Sometimes, just sometimes, the battle can be won without it taking years, reinforcements such as journalists from the Sunday Times and your MP, and hours and hours of your time. I struck lucky with my sister, who had £2000-odd written off after two strong letters, because HMRC had made a complete error in the first place in logging this as a recoverable overpayment (it should have been written off on discovery, apparently - indicating obvious HMRC errors, none of which ever got explained of accounted for, but we let the matter drop once the slate was wiped clean). Just sometimes we expect months of wrangling but get a faster solution, and I wouldn't feel guilty in any way! You may have hit the right buttons by writing a really persuasive dispute letter, or your dispute could have landed on an employee's desk who just went that little bit further in looking back over the available evidence. This game is so much luck, so much judgment and skill. They key, though, is to know in your heart of hearts you are not a criminal and hold fast to that conviction, no matter what HMRC retorts with. At each stage, make sure you're clear what HMRC is saying (if they haven't explained it well, then ask them to again!), and then base your response on demolishing that. Reynard, you list a number of things you've learned from the site and others here, and I am quite sure that informed in this way, you wrote an excellent letter and earned this success yourself. Well done!
I respect your reservations at contacting your MP and the Press, which you say made you 'a little fearful', but as someone who ended up 'quite looking forward to doing a little more detective work and proving my case!', there is still a great deal you can do to continue putting your new knowledge to good use and fighting the good fight! You're most welcome to join the campaign in any way you can, or would like to. I mean no disrespect to the many good people using this site and sharing their knowledge, when I say that largely this whole campaign has been waged by five or six people, and having now reached at least 68,000 people (judging by unique website hits) and being in direct contact with about 2000 people, I know that with just a few more hands to the plough we could do so very much more in 2009!
If you can find the time and courage to write to your MP telling her/him about your tax credit experiences and revealing some of those concerns which are detailed at www.taxCC.org and in this forum, and asking him/her to help put the system right, by bringing the Tax Credit Casualties to the attention of constituents having difficulties, putting a link on her/his website, asking Freedom of Information questions in the House and raising Early Day Motions, and considering the case for a non-fault Amnesty, then already by that one letter you will be helping others. There's lots of other things we need to do, as well, but MP awareness and support is something grassroots members can effectively and easily do, and I hope that you will consider this.

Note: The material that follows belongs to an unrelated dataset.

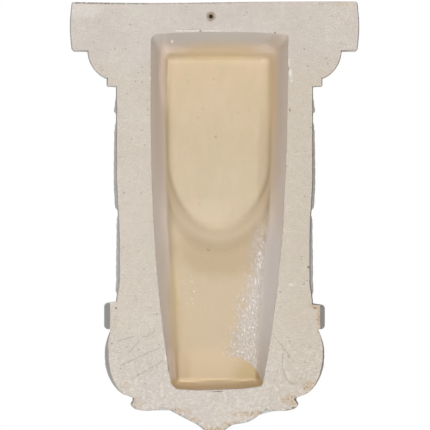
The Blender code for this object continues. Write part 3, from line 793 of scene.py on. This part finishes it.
def make_nail_cutter(slots):
    """A round pin for the nail hole, square to the back, with a little flare at the mouth."""
    bm = bmesh.new()
    bmesh.ops.create_cone(
        bm, cap_ends=True, segments=32, radius1=NAIL_RADIUS, radius2=NAIL_RADIUS, depth=2 * NAIL_HOLE_DEPTH
    )
    for height in (-NAIL_FLARE, NAIL_FLARE):
        geom = [*bm.verts, *bm.edges, *bm.faces]
        bmesh.ops.bisect_plane(bm, geom=geom, plane_co=(0, 0, height), plane_no=(0, 0, 1), dist=1e-7)
    for face in bm.faces:
        face.material_index = BARE
    for vertex in bm.verts:
        x, y, z = vertex.co
        wide = 1 + NAIL_FLARE / NAIL_RADIUS * (z < -0.5 * NAIL_FLARE)
        vertex.co = (NAIL_OFFSET + wide * x, -z, Z_TOP - NAIL_DROP + wide * y)
    return object_from(bm, "nail_cutter", slots)


def make_pit_cutter(slots):
    """Shallow round pits in the back's rails and in the hollow's floor."""
    floor_pits = [(216, 136, 0.9), (208.5, 249, 1.0), (170, 238, 0.7)]
    rail_pits = [(116, 308, 0.8), (315, 308, 0.7), (308.5, 267, 0.9)]
    bm = bmesh.new()
    for pits, index in ((floor_pits, SKINNED), (rail_pits, BARE)):
        for column, row, size in pits:
            x, _, z = seen_at(column, row)
            surface = hollow_floor_at(x, z) if index == SKINNED else 0.0
            lift = (1 - PIT_DEPTH / PIT_RADIUS) * PIT_RADIUS * size
            ball = bmesh.ops.create_icosphere(bm, subdivisions=3, radius=PIT_RADIUS * size)["verts"]
            bmesh.ops.translate(bm, verts=ball, vec=(x, lift - surface, z))
            for face in {face for vertex in ball for face in vertex.link_faces}:
                face.material_index = index
    return object_from(bm, "pit_cutter", slots)


def hollow_floor_at(x, z):
    """The hollow's depth at a place, read from its own grid of points."""
    points = hollow_points(HOLLOW_COLUMNS, HOLLOW_ROWS).reshape(-1, 3)
    miss = np.hypot(points[:, 0] - x, points[:, 2] - z)
    near = np.argsort(miss)[:4]
    weight = 1 / (miss[near] + 1e-6)
    return float(-(points[near, 1] * weight).sum() / weight.sum())


def join_to(body, helper, operation):
    """Adds a helper solid to the body, or cuts it out, and hides it."""
    helper.hide_render = True
    change = body.modifiers.new(helper.name, "BOOLEAN")
    change.operation = operation
    change.solver = "EXACT"
    change.object = helper


def settle(body, helpers):
    """Makes the body's modified shape its own mesh and removes the helper solids."""
    bpy.context.view_layer.update()
    shown = body.evaluated_get(bpy.context.evaluated_depsgraph_get())
    made = bpy.data.meshes.new_from_object(shown)
    body.modifiers.clear()
    body.data = made
    for helper in helpers:
        bpy.data.objects.remove(helper)


def shade(body):
    """Smooth shading, with a crease round each large flat face so that it stays flat."""
    mesh = body.data
    mesh.shade_smooth()
    mesh.set_sharp_from_angle(angle=CREASE_TURN)
    bm = bmesh.new()
    bm.from_mesh(mesh)
    for edge in bm.edges:
        flats = [abs(f.normal.y) > FLAT_BACK or abs(f.normal.z) > FLAT_TOP for f in edge.link_faces]
        if len(flats) == 2 and flats[0] != flats[1]:
            edge.smooth = False
    bm.to_mesh(mesh)
    bm.free()


def read(items, name, width, kind=float):
    """A property of a mesh's vertices or edges, as an array with a row for each."""
    values = np.empty(len(items) * width, kind)
    items.foreach_get(name, values)
    return values.reshape(-1, width)


def mark(mesh, name, values):
    """Gives each vertex a value that the finishes can read."""
    mesh.attributes.new(name, "FLOAT", "POINT").data.foreach_set("value", values.astype(np.float32))


def mark_hollow(mesh):
    """A value at each vertex: 0 on the back, rising down the hollow's walls to 1 on its floor."""
    x, y, z = read(mesh.vertices, "co", 3).T
    half, middle = hollow_plan(np.clip((Z_HOLLOW_TOP - z) / (Z_HOLLOW_TOP - Z_HOLLOW_FOOT), 0, 1))
    across = np.clip((x - middle) / (half - SIDE_BATTER), -1, 1)
    mark(mesh, "rise", np.clip(-y / floor_depth(across, z), 0, 1))


def mark_relief(mesh, rounds=5):
    """A value at each vertex: above 0 in grooves and corners, below 0 on crests and edges."""
    count = len(mesh.vertices)
    place = read(mesh.vertices, "co", 3)
    normal = read(mesh.vertices, "normal", 3, np.float32)
    a, b = read(mesh.edges, "vertices", 2, np.int64).T
    length = np.linalg.norm(place[a] - place[b], axis=1)
    weight = 1 / np.maximum(length, 1e-4)
    weight[length > LONG_EDGE] = 0
    total = np.maximum(np.bincount(a, weight, count) + np.bincount(b, weight, count), 1e-9)

    def spread(values):
        """The mean of each vertex's neighbours, the near ones weighing more."""
        return (np.bincount(a, weight * values[b], count) + np.bincount(b, weight * values[a], count)) / total

    around = np.stack([spread(place[:, axis]) for axis in range(3)], 1)
    rise = ((around - place) * normal).sum(axis=1) / RELIEF_UNIT
    for _ in range(rounds):
        rise = 0.4 * rise + 0.6 * spread(rise)
    mark(mesh, "relief", rise)


class Wire:
    """An output of a node. Sums with it add maths nodes to its tree, vector ones where it is a vector."""

    def __init__(self, socket):
        self.socket = socket

    def __add__(self, other):
        return worked("ADD", self, other)

    def __sub__(self, other):
        return worked("SUBTRACT", self, other)

    def __rsub__(self, other):
        return worked("SUBTRACT", other, self)

    def __mul__(self, other):
        return worked("MULTIPLY", self, other)

    def __truediv__(self, other):
        return worked("DIVIDE", self, other)

    def to(self, inlet):
        """Links this output to an input."""
        self.socket.id_data.links.new(self.socket, inlet)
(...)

My own dream this year is to see this campaign bear fruit not just for people like you and me who have won their cases now, but for the suicidal and desperate man trying to make his meagre income stretch to his family and keep bailiffs from their door; the single mother fighting to get her payments reinstated and having nowhere to turn because she doesn't know she has any rights and no-one cares to tell her; the young woman with learning difficulties who wants to keep the money she's earning from her part-time job but is ending up repaying HMRC for the next ten years for old payments they'd got wrong; for the family living off industrial injury benefits after a serious accident who are faced with a nearly £30,000 bill; for those who have got County Court Judgments they were never even told about; and all the "innocent indebted" - to use Canon Jon from Durham's own apt description.
Didn't mean to rant on there, but it's an obvious fact that even 60 people can do more than 6. There are lots of examples throughout this site of what our individual members have done, are doing, and want to do, and if this tirade inspires just one additional member to put pen to paper and prod their MP into action, then I make no apologies!
Anyway, congratulations on a well-earned success, and please stick around if you can to help others here!
Trinity: No one has ever done anything like this. Neo: That's why it's going to work.